A much better film with an almost sneakily good LGBTQ+ message is Rose, the striking black-and-white film from the Austrian actor and director Markus Schleinzer. It stars the always reliable Sandra Hüller as Rose, someone who’s passed as a man for much of her life. She’s fought in battles as a soldier and has the scars to prove it, and is now taking the identity of a recently deceased friend who is returning to his family’s farm. She’s carrying the appropriate papers, validating the claim on the property, but complications ensue when she’s pressured into an arranged marriage with Suzanna (Caro Braun, a real scene-stealer), the daughter of a major landowner in the community. Once the marriage is “consummated” and Suzanna turns out to be pregnant, the only question is how long before the truth comes out and how bad is it going to end up being. The tonal shifts that happen in Rose are a marvel. A lot of the business surrounding the marriage is quite funny, right up until the moment it’s not, and things turn dark. Schleinzer proved adept at bringing the story to life in unexpected ways.

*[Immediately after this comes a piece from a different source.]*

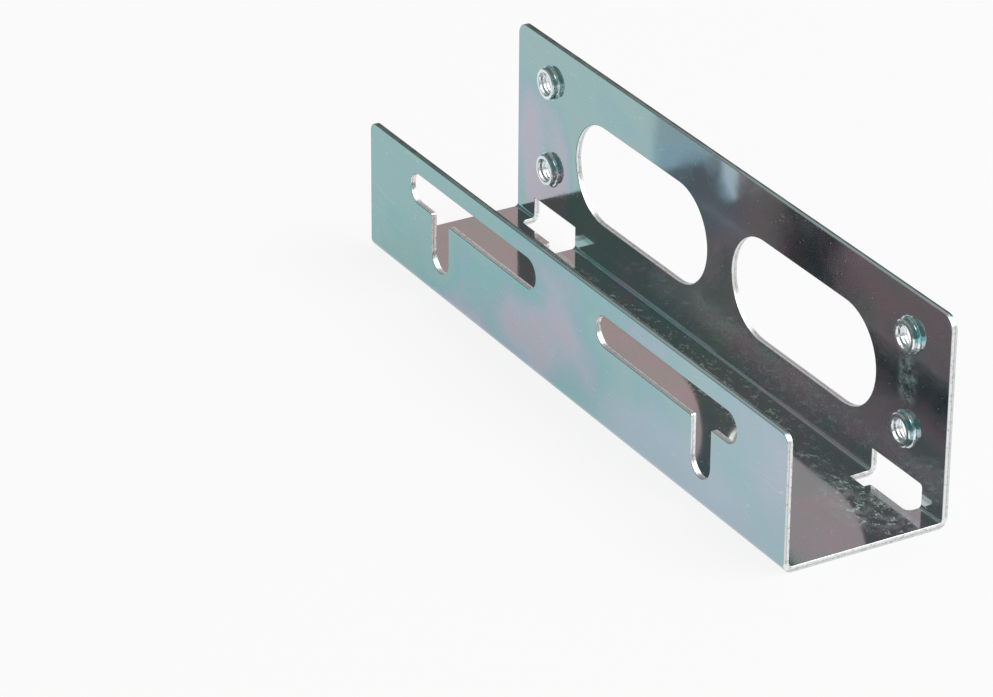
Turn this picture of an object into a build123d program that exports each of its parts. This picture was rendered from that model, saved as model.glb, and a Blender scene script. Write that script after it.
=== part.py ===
"""Drive bay adapter bracket, one of a pair.

A narrow steel channel, folded from one sheet, that fills the gap between a small drive and the
side of a wide drive bay. Its tall wall is screwed to the bay through four tapped collars, and
the drive's own screws pass through the two hooked slots of its short wall.

Frame: millimetres, +Z up, the floor's underside at Z = 0, the length along X, the short wall
at -Y and the tall wall at +Y. The bracket is the same on both sides of the plane X = 0.
"""

import os

from build123d import *

# The folded channel
sheet = 0.75
channel_width = 22.0
short_wall_height = 17.3
bend_inner_radius = 0.5
short_corner_radius = 1.2
tall_corner_radius = 1.7

# Tapped holes of the tall wall, a rectangle that the wall's outline stands round
tapped_spacing = 79.25
tapped_rise = 11.84
lower_tapped_height = 9.1
tapped_end_margin = 7.975
tapped_top_margin = 5.46
thread_radius = 1.5

# Collars of the tapped holes, pressed out into the channel
collar_wall = 0.55
collar_height = 0.9
collar_foot_radius = 0.35
collar_lip_chamfer = 0.15
pressed_entry_radius = 0.3

# Round-ended windows of the tall wall, one on each side of a middle web
window_web = 5.5
window_to_tapped = 6.3
window_floor_margin = 6.65
window_top_margin = 6.6

# Hooked slots of the short wall: a level slot with a leg that drops from it
slot_web = 13.8
slot_width = 4.0
slot_top_margin = 2.35
slot_past_leg = 7.4
leg_spacing = 60.0
leg_width = 4.2
leg_bottom_height = 3.85
leg_corner_radius = 0.3

# Notches through the bend under the tall wall, each with a deeper slit at its inner side
notch_end_margin = 4.2
notch_length = 10.1
notch_height = 3.6
notch_reach = 2.65
notch_floor_radius = 0.8
notch_top_radius = 0.4
slit_width = 2.8
slit_reach = 3.6
finger_radius = 0.4

# Places that follow from the sizes above
channel_length = tapped_spacing + 2 * tapped_end_margin
tall_wall_height = lower_tapped_height + tapped_rise + tapped_top_margin
tall_outer_y = channel_width / 2
tall_inner_y = tall_outer_y - sheet
short_outer_y = -channel_width / 2
bend_outer_radius = bend_inner_radius + sheet

# Sketch planes in the middle of each wall's thickness: local x is X, local y is Z
tall_wall_plane = Plane.XZ.offset(sheet / 2 - tall_outer_y)
short_wall_plane = Plane.XZ.offset(-short_outer_y - sheet / 2)


# Collar: its axis along Y, the wall's inner face at Y = 0, its mouth towards -Y
collar_radius = thread_radius + collar_wall
with BuildPart() as collar:
    with BuildSketch(Plane.XY):
        with BuildLine():
            foot_x = collar_radius + collar_foot_radius
            lip_x = collar_radius - collar_lip_chamfer
            lip_y = collar_lip_chamfer - collar_height
            foot = CenterArc((foot_x, -collar_foot_radius), collar_foot_radius, 90, 90)
            Polyline(foot @ 1, (collar_radius, lip_y), (lip_x, -collar_height), (0, -collar_height))
            Polyline((0, -collar_height), (0, sheet / 2), (foot_x, sheet / 2), foot @ 0)
        make_face()
    revolve(axis=Axis.Y)

# Tool for the bore of a collar, with the entry that is drawn in from the wall's outer face
with BuildPart() as tapped_bore:
    with BuildSketch(Plane.XY):
        with BuildLine():
            entry_x = thread_radius + pressed_entry_radius
            past_face_y = 2 * sheet
            past_lip_y = -2 * collar_height
            entry = CenterArc((entry_x, sheet - pressed_entry_radius), pressed_entry_radius, 90, 90)
            Line(entry @ 1, (thread_radius, past_lip_y))
            Polyline((thread_radius, past_lip_y), (0, past_lip_y), (0, past_face_y))
            Polyline((0, past_face_y), (entry_x, past_face_y), entry @ 0)
        make_face()
    revolve(axis=Axis.Y)

# Tool for the notch at +X: its plan in the floor, kept inside its outline in the wall
notch_outer_x = channel_length / 2 - notch_end_margin
notch_inner_x = notch_outer_x - notch_length
slit_outer_x = notch_inner_x + slit_width
past_wall_y = tall_outer_y + sheet
with BuildPart() as notch:
    with BuildSketch(Plane.XY.offset(-sheet)) as notch_plan:
        with BuildLine():
            Polyline(
                (notch_inner_x, past_wall_y),
                (notch_inner_x, tall_outer_y - slit_reach),
                (slit_outer_x, tall_outer_y - slit_reach),
                (slit_outer_x, tall_outer_y - notch_reach),
                (notch_outer_x, tall_outer_y - notch_reach),
                (notch_outer_x, past_wall_y),
                close=True,
            )
        make_face()
        fillet(notch_plan.vertices().group_by(Axis.Y)[1].sort_by(Axis.X)[-1], radius=notch_floor_radius)
        fillet(notch_plan.vertices().group_by(Axis.Y)[1].sort_by(Axis.X)[0], radius=finger_radius)
    extrude(amount=notch_height + sheet)
    with BuildSketch(Plane.XZ.offset(-past_wall_y)) as notch_outline:
        with Locations((notch_outer_x, notch_height)):
            Rectangle(notch_length, notch_height + sheet, align=Align.MAX)
        upper_corners = notch_outline.vertices().group_by(Axis.Y)[-1]
        fillet(upper_corners.sort_by(Axis.X)[-1], radius=notch_top_radius)
    extrude(amount=slit_reach + sheet, mode=Mode.INTERSECT)

with BuildPart() as bracket:
    # The folded section, run along the whole length
    with BuildSketch(Plane.YZ) as section:
        with BuildLine():
            Polyline(
                (short_outer_y, short_wall_height),
                (short_outer_y, 0),
                (tall_outer_y, 0),
                (tall_outer_y, tall_wall_height),
                (tall_inner_y, tall_wall_height),
                (tall_inner_y, sheet),
                (short_outer_y + sheet, sheet),
                (short_outer_y + sheet, short_wall_height),
                close=True,
            )
        make_face()
        fillet(section.vertices().group_by(Axis.Y)[1], radius=bend_inner_radius)
        fillet(section.vertices().group_by(Axis.Y)[0], radius=bend_outer_radius)
    extrude(amount=channel_length / 2, both=True)

    # Rounded upper corners of both walls, found as the short edges across the sheet
    edges_across = bracket.edges().filter_by(Axis.Y)
    wall_corners = edges_across.filter_by(lambda edge: edge.length < 1.5 * sheet)
    short_corners, tall_corners = wall_corners.group_by(Axis.Z)
    fillet(short_corners, radius=short_corner_radius)
    fillet(tall_corners, radius=tall_corner_radius)

    # Collars, and their bores
    tapped_centre_height = lower_tapped_height + tapped_rise / 2
    tapped_plane = Plane((0, tall_inner_y, tapped_centre_height), x_dir=(1, 0, 0), z_dir=(0, -1, 0))
    with Locations(tapped_plane):
        with GridLocations(tapped_spacing, tapped_rise, 2, 2):
            add(collar.part, rotation=(-90, 0, 0))
            add(tapped_bore.part, rotation=(-90, 0, 0), mode=Mode.SUBTRACT)

    # Windows, from the middle web to their margin from the tapped holes
    window_length = (tapped_spacing - window_web) / 2 - window_to_tapped
    window_height = tall_wall_height - window_floor_margin - window_top_margin
    with BuildSketch(tall_wall_plane):
        with Locations((0, window_floor_margin + window_height / 2)):
            with GridLocations(window_length + window_web, 0, 2, 1):
                SlotOverall(window_length, window_height)
    extrude(amount=sheet, both=True, mode=Mode.SUBTRACT)

    # Hooked slots: the level slot, then the leg with its round bottom
    slot_length = (leg_spacing - slot_web) / 2 + slot_past_leg
    slot_centre_height = short_wall_height - slot_top_margin - slot_width / 2
    leg_arc_height = leg_bottom_height + leg_width / 2
    with BuildSketch(short_wall_plane) as hooked_slots:
        with Locations((0, slot_centre_height)):
            with GridLocations(slot_length + slot_web, 0, 2, 1):
                SlotOverall(slot_length, slot_width)
        with Locations((0, leg_arc_height)):
            with GridLocations(leg_spacing, 0, 2, 1):
                Circle(leg_width / 2)
                Rectangle(leg_width, slot_centre_height - leg_arc_height, align=(Align.CENTER, Align.MIN))
        slot_floor_corners = hooked_slots.vertices().group_by(Axis.Y)[1]
        leg_corners = slot_floor_corners.filter_by(
            lambda corner: abs(abs(corner.X) - leg_spacing / 2) < 0.75 * leg_width
        )
        fillet(leg_corners, radius=leg_corner_radius)
    extrude(amount=sheet, both=True, mode=Mode.SUBTRACT)

    # Notches through the bend, the second one mirrored to the other end
    add(notch.part, mode=Mode.SUBTRACT)
    add(mirror(notch.part, about=Plane.YZ, mode=Mode.PRIVATE), mode=Mode.SUBTRACT)

bracket.part.label = "bracket"

os.makedirs("parts", exist_ok=True)
export_step(bracket.part, "parts/bracket.step")

print("volume", round(bracket.part.volume, 1), "size", bracket.part.bounding_box().size)
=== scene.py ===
# %% [markdown]
# # A zinc-plated adapter bracket
# The real bracket is one strip of sheet steel. It was pierced, its four screw holes were drawn out
# into collars and tapped, and it was folded into a channel and then plated with bright zinc. The
# shape comes ready from the CAD model, so most of this notebook is about the finish: a glossy metal
# skin with a faint blue-green and pink tint, bare-looking cut edges, handling marks, and the
# threads in the four collars.

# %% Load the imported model
import math

import bpy
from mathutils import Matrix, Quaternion, Vector


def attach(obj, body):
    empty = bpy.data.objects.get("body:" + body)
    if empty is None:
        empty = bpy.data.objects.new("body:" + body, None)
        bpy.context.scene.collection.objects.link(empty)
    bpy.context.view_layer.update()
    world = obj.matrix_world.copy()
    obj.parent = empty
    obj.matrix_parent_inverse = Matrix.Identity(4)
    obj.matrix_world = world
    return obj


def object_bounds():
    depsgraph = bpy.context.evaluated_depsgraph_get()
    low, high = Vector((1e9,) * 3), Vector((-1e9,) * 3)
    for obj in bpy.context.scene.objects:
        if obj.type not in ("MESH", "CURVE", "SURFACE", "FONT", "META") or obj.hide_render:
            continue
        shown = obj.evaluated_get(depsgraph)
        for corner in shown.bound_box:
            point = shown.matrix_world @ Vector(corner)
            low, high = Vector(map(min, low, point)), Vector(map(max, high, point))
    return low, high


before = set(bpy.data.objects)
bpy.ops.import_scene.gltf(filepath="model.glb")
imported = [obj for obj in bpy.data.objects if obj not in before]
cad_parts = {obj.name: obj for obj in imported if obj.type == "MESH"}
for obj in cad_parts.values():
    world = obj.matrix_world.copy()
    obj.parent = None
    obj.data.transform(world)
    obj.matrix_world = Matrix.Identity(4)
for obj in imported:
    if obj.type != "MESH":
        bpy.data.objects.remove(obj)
cad_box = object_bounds()
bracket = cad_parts["bracket"]
scene = bpy.context.scene
mm = 0.001
print("bracket", [round(side / mm, 2) for side in cad_box[1] - cad_box[0]], "mm")

# %% [markdown]
# ## The camera
# The photograph was taken with a long lens from above the near corner. A camera is easiest to
# read as a point that it looks at, a distance, two angles and a small roll, so those are the
# values here, and the position and turn of the camera follow from them.

# %% Camera
aim = Vector((-10.18, -14.38, 3.15)) * mm
distance = 576.2 * mm
azimuth = math.radians(59.98)
elevation = math.radians(27.18)
roll = math.radians(0.32)

back = Vector((
    math.sin(azimuth) * math.cos(elevation),
    -math.cos(azimuth) * math.cos(elevation),
    math.sin(elevation),
))
camera_data = bpy.data.cameras.new("camera")
camera_data.lens = 175.18
camera_data.sensor_width = 36
camera = bpy.data.objects.new("camera", camera_data)
camera.location = aim + back * distance
camera.rotation_mode = "QUATERNION"
camera.rotation_quaternion = (-back).to_track_quat("-Z", "Y") @ Quaternion((0, 0, 1), roll)
scene.collection.objects.link(camera)
scene.camera = camera
scene.view_settings.view_transform = "Standard"
print("camera at", [round(c, 3) for c in camera.location])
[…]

I knew the premise going in, but what I didn’t expect was for Rose to turn out to be a pretty powerful movie about trans rights. Hüller gets a couple showtopping monologues in the film, one of them coming shortly after she’s accused of being a woman. She stands in the doorway to her house, dressed in her trousers and frock coat, asking her accusers, so what? Why do you care so much about what’s between my legs? Am I not an upstanding member of this community – earning money, employing people, teaching you to read and write – isn’t that enough? Whether or not Rose is really based on a true story from the seventeenth century is hardly important. It’s chillingly effective, vital filmmaking. The personal is always political.